Scotland Yardie was a cartoon by Bobby Joseph, parodying both police dramas and Jamaican-infused Black British culture that ran in the Black rip-off version of Viz Comic, Skank, published in the early nineties. It originally looked like this.
A satirical look at the British police from a twentieth-century perspective of racial violence, it imagines a Jamaican Rastafarian gangster take on the traditional British bobbie.
The humour was with a broad brush and wasn't exactly subtle. But over the years became fast more ambitious and, frankly, beautiful, as Knockabout published a Scotland Yardie graphic novel. The new graphic novel hasn't tamed its rage or disgust, but it has given it new focus, narrative, space to take a one-gag idea and tell it in an infinite of variations.
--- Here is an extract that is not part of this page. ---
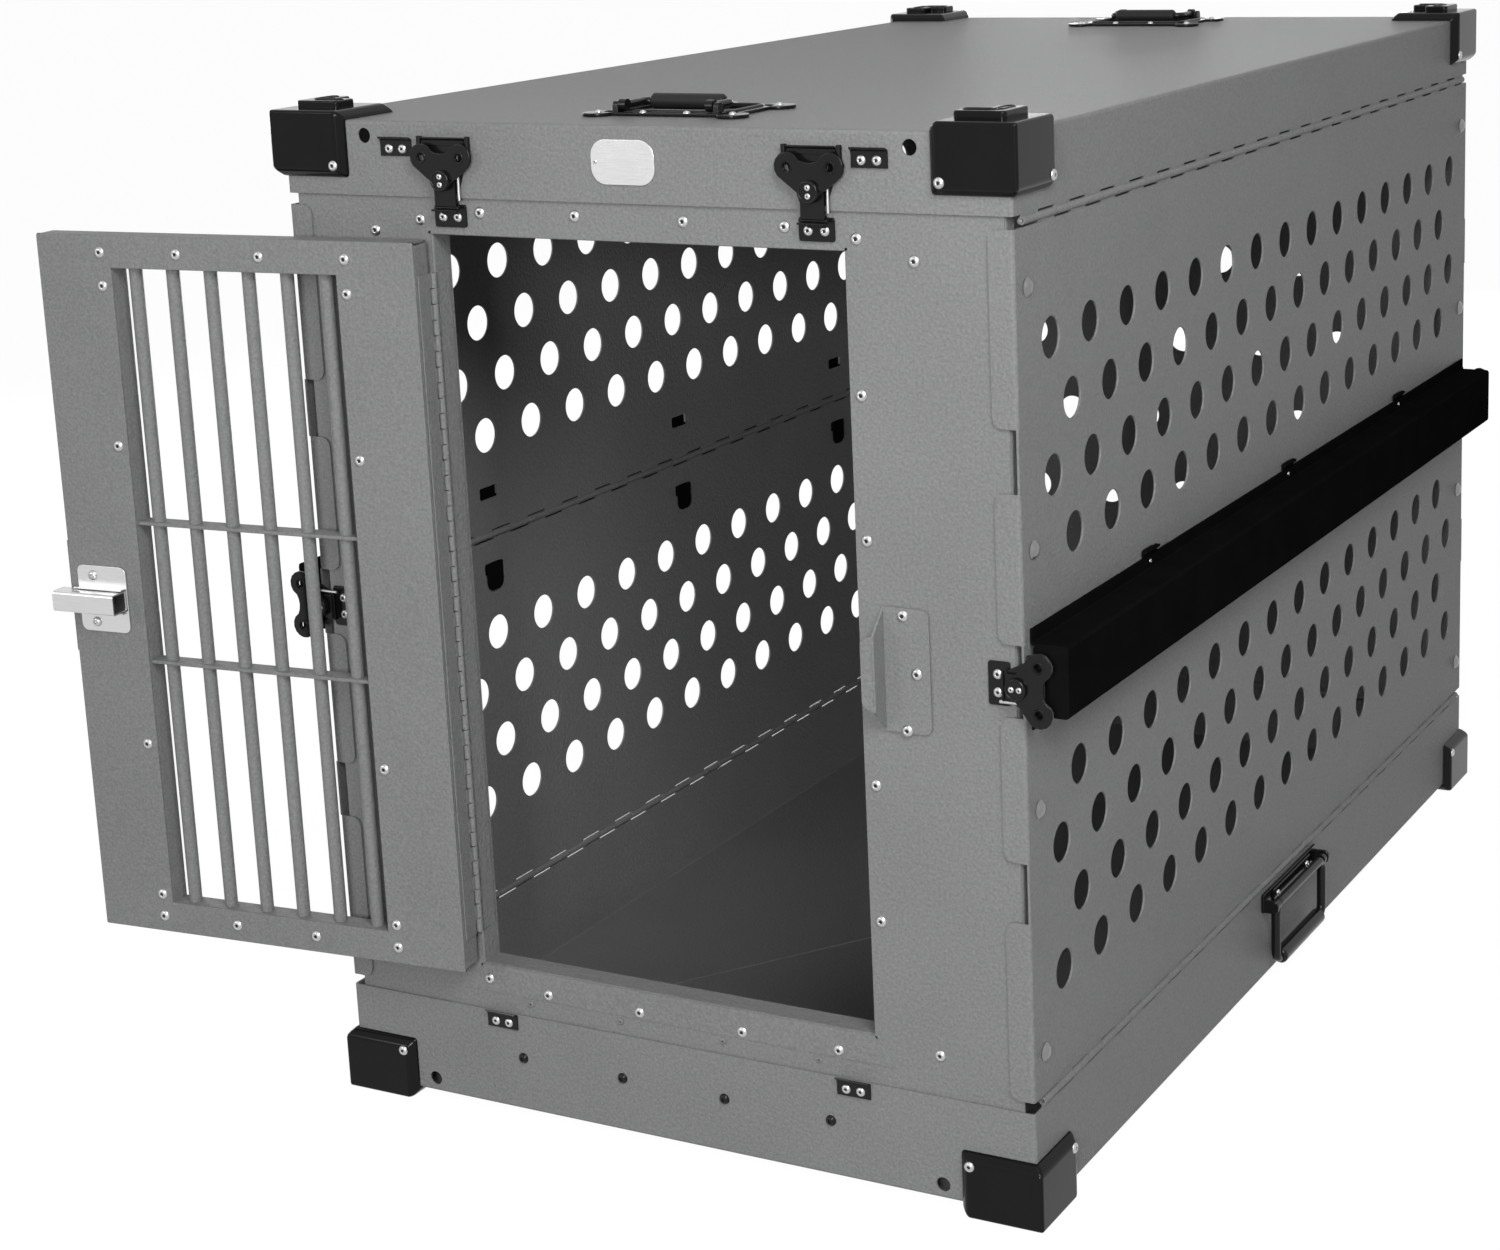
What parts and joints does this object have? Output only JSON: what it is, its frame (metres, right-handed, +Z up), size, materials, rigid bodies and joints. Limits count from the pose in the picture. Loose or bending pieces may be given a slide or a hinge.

Now Bleeding Cool has learned that Scotland Yardie has become the first BAME graphic novel to be studied as a module on an English Literature Master's course at King's College, London. Something its creator Bobby Joseph tells me he is "pretty chuffed about."
King's College was founded in 1829, and it's English department is one of the oldest and largest in the country. And it gives me a great amount of glee to realise that current post-graduate students will be analysing, dissecting, discussion and contextualising the following.
Here's a quick reminder…
From the view of Boris Johnson which hasn't exactly changed since he was Mayor Of London, to now as he is Prime Minister of Great Britain and Northern Ireland.
Or looking at the below gentrification of Brixton affecting the fried chicken shops – blue Chicken seems like an idea that Hoxton is about to have any second now – and how it reoccurs through the comic.
And from how the PR industry uses black people as political window dressing, to how the British Caribbean population relate to people actually from the Caribbean.
While also having the cast of Broadchurch arrest the cast of Doctor Who, even when they are played by the same actors. And one of the few comics that thinks it's a grand idea to put Jimmy Savile next to Rofl Harris next to Barney The Dinosaur.
While also recognising the changes in society since the character's creation. And instead looks at the cultural separation between black police and the black community simultaneously with the racial divide within the police.
While also examining the knee-jerk violent impulse of responses to criminal and anti-social behaviour, divorced from race, completely. Because for all the slapstick, drugs humour and filling every square inch with comedy references, it's ridiculously nuanced. As if Mrs Brown's Boys was as full of the same nuanced political and social insight as The Wire.